How to become a thought leader
In our competitive and new knowledge age, thought leadership has emerged as a subtle but powerful way to grow your business, establish credibility and demonstrate expertise, enhance your profile and position yourself for future opportunities including Government appointments, company board nomination and global recognition.
Thought leadership material can take many forms, including public speaking, media interviews, writing books, online forums, webinars and well-articulated commentaries on key national issues.
Establishing yourself or your client as a thought leader in your chosen industry comes with several clear-cut advantages. As an industry thought leader you can reinforce your brand, establish trust and credibility, improve your search engine optimization, and get a competitive advantage.
Thought leaders don’t just follow trends. They define and create them by being at the cutting-edge of their area of expertise. Getting to that point doesn’t happen overnight. But it’s far from impossible.
Take these six steps to establish yourself as an authority in your space and begin leveraging the benefits of becoming a thought leader in your industry.
Step No. 1: Find your niche of expertise
The first step is one of finding balance. Thought leadership only works when focused on a specific topic that isn’t already occupied by lots of other experts who claim the same experience and credentials as you.
Limiting yourself to your industry is the first step. But what topics within your industry are you particularly passionate about? What are some areas in which you could write or speak for days? Explore those as your potential niche.
Of course, that niche also needs to be relevant for your audience. That’s where the balance comes in. The topics where your own passion and your audience’s interests intersect are your sweet spot. Find them, and focus on them whenever you can.
Step No. 2: Define your core channels of communications
Next, think through the ways in which you want to release your view points.m
The choices are plentiful, but most thought leaders broadcast their voice and share their thoughts through the company website or blog, LinkedIn, media interviews, podcast and public speaking.
It’s important to emphasize, the fewer the channels, the better. That way you gain more traction and credibility.
Step No. 3: Find and define your voice
Thought leaders are not just unique because of their niche. They are able to stand out from a crowd because they speak in a unique voice, and are able to connect with their audience on a personal level.
What will that voice look like for you? Are you looking to end up more on the professional or casual side? Is a connection with your audience more important, or would you prefer authoritative language that leaves no doubt about your expertise?
Step No. 4: Create consistent content and commentaries
You now need to establish consistency without going overboard.
A few articles or occasional comments will not be enough, regardless of how high-quality they are. Instead, you need to build a consistent, reliable stream of content and opinion statements for your audience to enjoy. Your goal, after all, is to build expectations to the point where your followers always eagerly await that next piece you will say or publish.
Consistency in content, social interactions, and publication contributions communicates authenticity.
Step No. 5: Select speaking engagements
One of the best ways to gain exposure is to speak at events and conferences  in your industry or related Being invited as a notable speaker also reinforces your position as an expert in your niche.

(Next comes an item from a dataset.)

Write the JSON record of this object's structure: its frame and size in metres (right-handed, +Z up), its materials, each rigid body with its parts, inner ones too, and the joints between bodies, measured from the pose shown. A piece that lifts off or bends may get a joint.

Regardless of the crowd and the event, always strive to deliver value. Make sure that your presentation has substance and will enrich the audience with new insights, that can be gladly picked by the media.
Step No. 6: Stay intellectually ahead.
Thought leaders  tackle “big questions” and issues. It requires a solid understanding of the outside world and of the issues that are important to stakeholders. Thought leaders formulate and promote “big ideas”. These ideas need to be novel, convention-breaking, original, and engaging to the media.
The PR check out
Thought leaders like Lamido Sanusi, Atedo Peterside, Reuben Abati, Bimbo Olashore, Chidi Okoro, Charles Soludo, Biodun Shobanjo, Sola Obabori, Reverend Kukah and many others, make it look so easy.
They all have one thing in common- they know what to say, how to say, and when to say it.